[OT] multicore/cpu history

Chris Angelico rosuav at gmail.com
Sun Mar 25 19:03:43 EDT 2018


On Mon, Mar 26, 2018 at 9:52 AM, Steven D'Aprano
<steve+comp.lang.python at pearwood.info> wrote:
> On Sun, 25 Mar 2018 23:29:07 +0200, Peter J. Holzer wrote:
>
> [...]
>>> >> By the way, multiple CPU machines are different from CPUs with
>>> >> multiple cores:
>>> >>
>>> >> http://smallbusiness.chron.com/multiple-cpu-vs-multicore-33195.html
>>> >
>>> > Yeah, it was always "multiple CPUs", not "multiple cores" when I was
>>> > growing up.
>>
>> Yes, but the difference is only an implementation detail.
>
> Not really.

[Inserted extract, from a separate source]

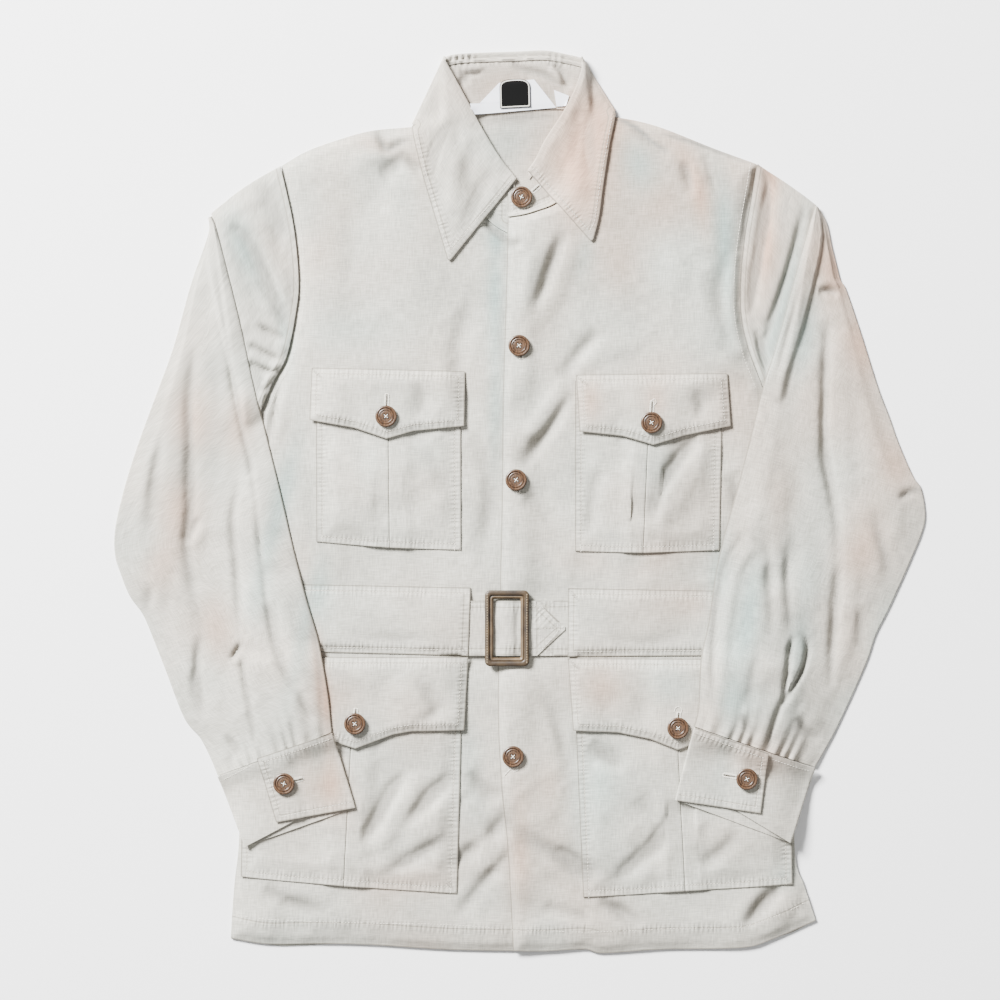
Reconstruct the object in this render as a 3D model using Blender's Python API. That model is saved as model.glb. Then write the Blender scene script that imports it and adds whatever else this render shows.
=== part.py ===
"""Safari jacket lying flat on its back, buttoned and belted, in metres with +Z up.

Each piece that is cut and sewn is a wall of cloth of its own. A wall starts as a grid
of points on its middle surface, which is laid on the pieces under it from above and
then thickened. Outlines are short tables in the photograph's pixels, which at() turns
into metres about the middle of the jacket. Left and right are as seen from above.
"""

import math

import bpy
import bmesh
from mathutils import Vector
from mathutils.bvhtree import BVHTree
from mathutils.kdtree import KDTree

# Driving dimensions
MM = 0.001
CHEST_WIDTH = 476 * MM
WALL = 1.0 * MM
GAP = 0.3 * MM
BELT_WIDTH = 52 * MM
BUCKLE_WIDTH = 42 * MM
BUCKLE_HEIGHT = 72 * MM
BUCKLE_BAR = 8.2 * MM
BUCKLE_DEPTH = 3.6 * MM
BUCKLE_CORNER = 5 * MM
BUCKLE_CLEARANCE = 2.9 * MM
CENTRE_BAR_WIDTH = 5 * MM
CENTRE_BAR_DEPTH = 1.6 * MM
BUTTON_DIAMETER = 20 * MM
BUTTON_DEPTH = 3.4 * MM
THREAD_HOLE = 1.6 * MM
THREAD_HOLE_SPREAD = 2.0 * MM
PLEAT_DEPTH = 11 * MM
PLEAT_SLOPE = 16 * MM
PLEAT_SHOULDER = 5 * MM
SLEEVE_CROWN = 2.6 * MM
SLEEVE_EDGE_RISE = 1.3 * MM
GATHER_HEIGHT = 0.9 * MM
CUFF_PUFF = 0.8 * MM
EDGE_REACH = 1.5 * MM

# Collar and band: how far they rise, stand in from the sides and reach round their folds
BAND_RISE = 0.9 * MM
BAND_INSET = 1.2 * MM
BAND_REACH = 1.1 * MM
UNDER_ROLL = 2.6 * MM
ROLL_REACH = 1.4 * MM
SIDE_REACH = 3.0 * MM
INNER_INSET = 2.2 * MM
LEAF_RISE = 0.5 * MM
LEAF_ROLL_RISE = 1.2 * MM

# The photograph's frame
CHEST_PIXELS = 501
MIDDLE_X = 520.05
MIDDLE_Y = 501.66
PIXEL = CHEST_WIDTH / CHEST_PIXELS

PITCH = WALL + GAP
LOW = WALL / 2
SEAM = 0.45 * MM

# Grid rows and columns
BODY_ACROSS = 12
BODY_LOWER = 17
BODY_CHEST = 4
BACK_LOWER = 5
BACK_UPPER = 12
SHOULDER_ROWS = 3
LEAF_ROWS = 6
LABEL_ROWS = 4
FLAP_ROWS = 5
CASING_ACROSS = 10
CASING_ROWS = 4
CHEST_POCKET_ROWS = 6
HIP_POCKET_ROWS = 8
ARM_SECTIONS = 17
ARM_TOP = 14
ARM_UNDER = 6
ARM_CUFF_SECTIONS = 4
HEAD_ROWS = 5
HEAD_SECTIONS = 12
CUFF_ROWS = 4
CUFF_BOTTOM = 7
CUFF_TONGUE = 5
CUFF_TOP = 6
BUTTON_SIDES = 12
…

With multiple CPUs, you have the option of running two
> distinct OSes in isolation, not merely virtual machines but actual
> distinct machines in the same box. And the CPUs don't necessarily need to
> be the same type, see for example the hybrid Apple Mac/Lisp Machine
> released in the late 1980s or early 90s.

At what point does it change from being two CPUs to being one CPU and
one auxiliary processing unit? Back in the 80s and early 90s, the
auxiliary was most likely to be a floating-point unit; today, it'd be
a graphics chip. But it could just as easily be a Lisp chip.